There are many other advantages, but to earn them the code need to be written to be testable. And this is often not the case. Most literature advises to Mocking, mixins or other techniques, which most times just translate into "this code is not written testable" or "the technique / language / concept / etc is not very good in being testable".

Agreed here.  Usually you end up with better, more stable, more carefully designed components as a result.  But as I say, documentation, design, and testing are actually harder to get right than coding....

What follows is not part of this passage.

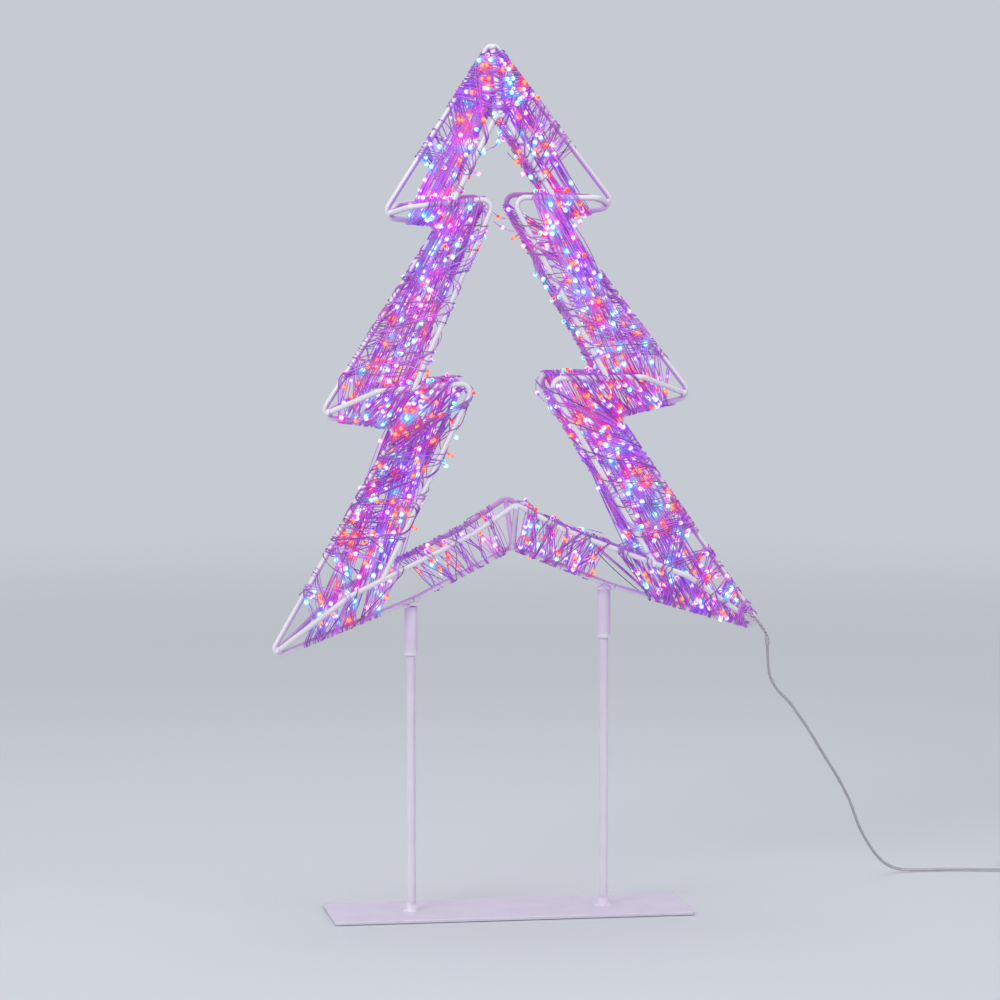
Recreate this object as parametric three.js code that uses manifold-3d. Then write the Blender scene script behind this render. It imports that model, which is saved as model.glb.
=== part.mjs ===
import * as THREE from 'three';
import { mergeVertices } from 'three/addons/utils/BufferGeometryUtils.js';
import Module from 'manifold-3d';

// A lit tree outline of white painted steel rod, wound with light strings, on a flat two-post stand.
// Millimetres, +Z up, seen from -Y. Every height is above the surface that the stand is on.

const wasm = await Module();
wasm.setup();

// Stand
const plateLength = 334;
const plateDepth = 100;
const plateThickness = 3;
const plateCornerRadius = 2;
const postDiameter = 8;
const postSpacing = 180;
const postTop = 280;
const postWeldDiameter = 16;
const postWeldHeight = 9;
const postWeldLip = 0.7;

// Tube sleeves under the tree, open below, which slip over the posts
const sleeveBore = 10;
const sleeveWall = 1;
const sleeveLength = 48;
const weldSeam = 0.3;

// Rod that the tree is bent from, and its bends
const rodDiameter = 5;
const tipBend = 8;
const bottomTipBend = 5;
const notchBend = 8;
const innerBend = 8;
const apexBend = 6;
const strutSeatStep = 1.8;

// Outer outline, from the bottom up: heights of the corners, then their distances from the centre line
const bottomTipHeight = 249;
const bottomPeakRise = 90;
const bottomKneeRise = 48;
const lowerTierRise = 206;
const lowerNotchDrop = 14;
const middleTierRise = 170;
const upperNotchDrop = 8.5;
const topTierRise = 155;
const bottomTipReach = 231;
const bottomKneeReach = 92;
const lowerNotchReach = 101;
const middleTipReach = 173.5;
const upperNotchReach = 54;
const topTipReach = 108.5;

// Inner rods, one set in front and one behind
const frameDepth = 60;
const innerApexDrop = 60;
const apexFootReach = 46.5;
const middleCornerReach = 6.8;
const middleCornerRise = 14;
const middleKneeInset = 21;
const middleKneeRise = 9.5;
const middleFootReach = 89;
const lowerCornerReach = 33;
const lowerCornerRise = 26;
const lowerKneeInset = 51;
const lowerKneeRise = 22.5;
const lowerFootReach = 126;
const chevronPeakRise = 42.5;
const chevronShoulderReach = 42;
const chevronShoulderRise = 17;
const chevronKneeReach = 157;
const chevronKneeDrop = 33;

// The tree stands a little askew on its posts, turned about its own middle
const treeTilt = THREE.MathUtils.degToRad(2.4);
const tiltCentreHeight = 450;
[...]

So with the above being said, the fact is that a lot of advanced stuff can be done by writing C libraries that get preloaded into PostgreSQL. These C libraries risk being broken by cases where behaviour does not match documentation.  So if I want to translate an oid into a db name or vice versa, I might call the internal functions to do this.  Having a stable C API would be of great help in ensuring longer-term maintainability of such libraries.  So I think it would be good to add some unit tests here.

Of course it also means we get to decide what functionality is sufficiently stable to test and guarantee, and that saves both time in maintenance, and it improves the safety of moving forward.

But I still think the question of what to test ought to be geared around "what are we willing to try to guarantee as behaviour for some years, not just to ourselves but to third parties."